Module 1, IoT and Edge Computing Definition and Use Cases.

We begin this training course with an overall understanding of the IoT and edge market and separate hype from reality. We define IoT and edge computing and then uncover various use cases for enterprise, commercial, and industrial IoT solutions. We end the Module with a case study to provide a full system architectural understanding and breakdown of a typical IoT system, from hardware to software to cloud

 

Module 2, IoT Architecture and Core IoT Modules.

 

This Module provides a high-level view and the breadth of the components and interconnects required to build an IoT or edge system. It will illustrate how the various components are interconnected and what roles they play. Additionally, this Module will uncover how IoT deployments should be modelled from a value and monetization point of view.

 

 Module 3, Sensors, Endpoints, and Power Systems.

 

Data begins its journey in IoT and edge computing at the sensors and physical devices. Here, we teach the various types of sensors and the physics that govern their abilities.

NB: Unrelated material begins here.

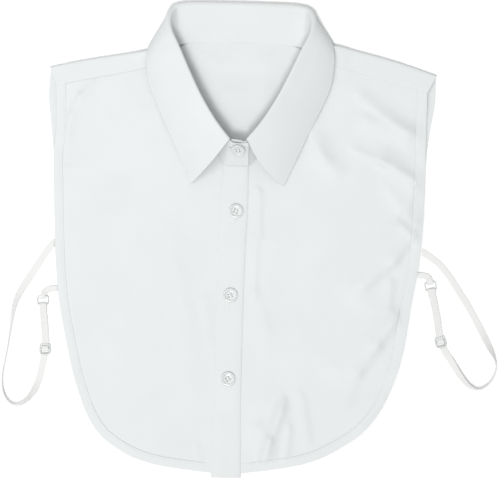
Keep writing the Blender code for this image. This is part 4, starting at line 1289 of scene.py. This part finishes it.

We will show how sensors capture data and images and how they are powered when constant power sources are not available.

 

 Module 4, Communications and Information Theory.

 

To understand many of the constraints and capabilities of wireless communication, we begin with the theory of communication and wireless radio signaling. We explore concepts such as path loss, RF interference, the Shannon-Hartley theorem, and bit-rate limits. We also look at RF spectrum governance and distribution.

 

 Module 5, Non-IP Based WPAN.

 

Personal area networks include devices and systems that are near-range and have short distances between transmitters and receivers. This Module goes into the breadth and depth of various protocols such as Bluetooth 5.1, Bluetooth beaconing, direction-finding technologies, and Bluetooth 5.0 mesh networking. We also explore other 802.15.4 protocols such as Zigbee and end with a treatment of Z-Wave.

 

 Module 6, IP-Based WPAN and WLAN.

 

This Module explores the use of TCP/IPbased communication for near-range and long-range communication. We explore architectures such as 6LoWPAN, Thread, and various 802.11 Wi-Fi protocols such as 802.11ac, 802.11p, and 802.11ah.

  

Module 7, Long-Range Communication Systems and Protocols (WAN).

 

Long-range communication is a prerequisite for moving data from the remote edge to where data centers, customers, and consumers are located. This Module presents a thorough knowledge of long-range protocols, including the 4G LTE cellular and the new 5G cellular standards. We also explore alternative long-rang technologies such as CBRS, LoRa, Sigfox, and Multefire. We dive deep into how the technologies work and the features they offer in building a system.

  

Module 8, Edge Computing.

 

This Module analyzes the hardware and software components needed to build edge-level computing infrastructures. This includes a deep understanding of hardware resources: processor architecture, memory, storage, physical enclosures, environmental hardening, and interconnects. It also examines software frameworks, operating systems, and middleware. Additionally, we study the use of virtualization and containers for edge management (including examples of Microsoft Azure IoT Edge).

 

Module 9, Edge Routing and Networking.

 

A common use of an edge system is to provide gateway, routing, and network security functions. This Module teaches the methods of PAN-to-WAN bridging, cellular gateway functions, routing and traffic shaping, as well as security aspects such as software-defined networking and VPNs.

  

Module 10, Edge to Cloud Protocols.

 

This Module explores the various methods and features of edge to cloud protocols over wide area networks such as MQTT 5, CoAP, AMQP, and HTTP as standard methods for data transport.

  

Module 11, Cloud and Fog Topologies.

 

There are many ways to architect and partition a problem between cloud systems and edge systems. This Module presents the reader with various edge frameworks such as EdgeX and OpenFog, as well as lambda architectures, to build a more robust system.

 

 Module 12, Data Analytics and Machine Learning in the Cloud and Edge.

 

This Module provides the architect with an understanding of how to extract meaningful data from sensors and IoT systems. Data without understanding is useless. Here, we explore edge and cloud-based analytics using rules engines, statistical analysis, and various artificial intelligence and machine learning techniques. We explore where the correct analytics apply to the problem and dive deep into the mechanics of these tools.

 

 Module 13, IoT and Edge Security.

 

Security is paramount to a robust enterprise and industrial IoT and edge solution. We examine security from a holistic point of view in this Module. We look at physical, network, and data security from sensor to cloud.

 

 Module 14, Consortiums and Communities.

 

Industry consortiums and professional societies provide many of the standards and guidelines that are necessary to bridge IoT and edge systems together. This Module captures many relevant industry groups to consider following and joining when designing a system. We also present a list of recommended and commercially deployed sensor, hardware, and software systems that have proven to meet the requirements of commercial, enterprise, and industrial IoT.